= Written problem =
Lines holding the string "parts" are the ones to copy from this listing.
****************
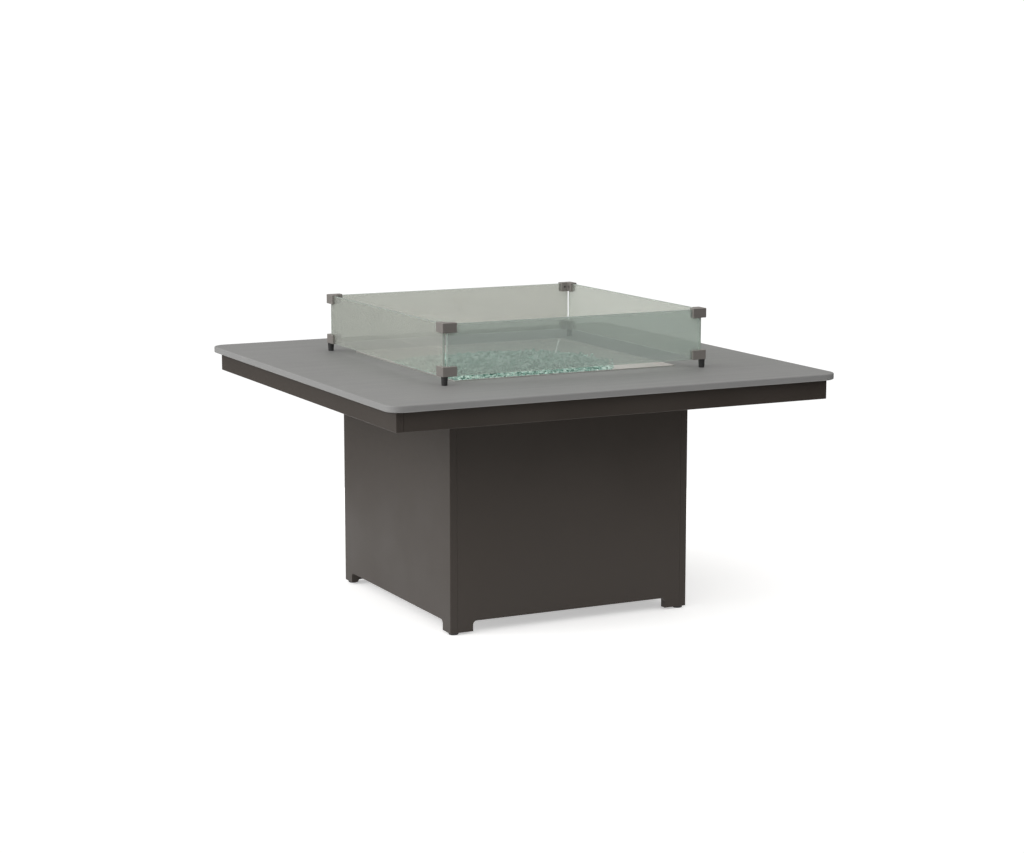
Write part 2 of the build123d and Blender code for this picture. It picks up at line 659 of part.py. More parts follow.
with BuildPart() as electrode_rod:
    with BuildSketch(ROD_AXIS.offset(CERAMIC_BELOW)):
        Circle(ROD_R)
    extrude(amount=ROD_LENGTH - CERAMIC_BELOW)
    fillet(electrode_rod.edges().sort_by(Axis.Z)[-1], radius=ROD_TIP)
electrode_rod.part.label = "electrode_rod"
export_step(electrode_rod.part, "parts/electrode_rod.step")

with BuildPart() as electrode_ceramic:
    with BuildSketch(ROD_AXIS.offset(CERAMIC_BELOW)):
        Circle(CERAMIC_R)
        Circle(ROD_R + CERAMIC_FIT, mode=Mode.SUBTRACT)
    extrude(amount=CERAMIC_ABOVE - CERAMIC_BELOW)
electrode_ceramic.part.label = "electrode_ceramic"
export_step(electrode_ceramic.part, "parts/electrode_ceramic.step")

with BuildPart() as electrode_bracket:
    with BuildSketch(ROD_AXIS.offset(COLLAR_START)):
        Circle(COLLAR_R)
    extrude(amount=COLLAR_LENGTH)
    with BuildSketch(Plane.XY.offset(WELL_FLOOR)):
        with Locations(BRACKET_FOOT):
            SlotOverall(BRACKET_LENGTH, BRACKET_WIDTH)
    extrude(amount=BRACKET_THICK)
    with BuildSketch(ROD_AXIS.offset(COLLAR_START - COLLAR_LENGTH)):
        Circle(CERAMIC_R + CERAMIC_FIT)
    extrude(amount=3 * COLLAR_LENGTH, mode=Mode.SUBTRACT)
electrode_bracket.part.label = "electrode_bracket"
export_step(electrode_bracket.part, "parts/electrode_bracket.step")

# ---------------------------------------------------------------- crushed glass bed

# The bed covers the front left of the pan and fills the well. Its plan outline is repeated
# smaller at the crest, so the bed is a low mound with a flat top.
BED_OUTLINE = [
    (-BED_HALF, -BED_HALF),
    (122.0, -BED_HALF),
    (172.0, -230.0),
    (206.0, -110.0),
    (200.0, 20.0),
    (140.0, 112.0),
    (0.0, 152.0),
    (-150.0, 150.0),
    (-262.0, 128.0),
    (-BED_HALF, 60.0),
]
CREST_SHARE = 0.42
CREST_MIDDLE = (-15.0, -60.0)
CREST_SHIFT_X = CREST_MIDDLE[0] * (1 - CREST_SHARE)
CREST_SHIFT_Y = CREST_MIDDLE[1] * (1 - CREST_SHARE)
CREST_OUTLINE = [(CREST_SHARE * x + CREST_SHIFT_X, CREST_SHARE * y + CREST_SHIFT_Y) for x, y in BED_OUTLINE]
BED_WELL_R = WELL_R - 0.5
BURNER_ROOM_R = BURNER_R + BURNER_TUBE_R + 2.0
BURNER_ROOM_TOP = BURNER_Z + BURNER_TUBE_R + 1.0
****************
= Solution to this exercise =
Write part 2 of the build123d and Blender code for this picture. It picks up at line 659 of part.py. More parts follow.
export_step(electrode_rod.part, "parts/electrode_rod.step")
export_step(electrode_ceramic.part, "parts/electrode_ceramic.step")
export_step(electrode_bracket.part, "parts/electrode_bracket.step")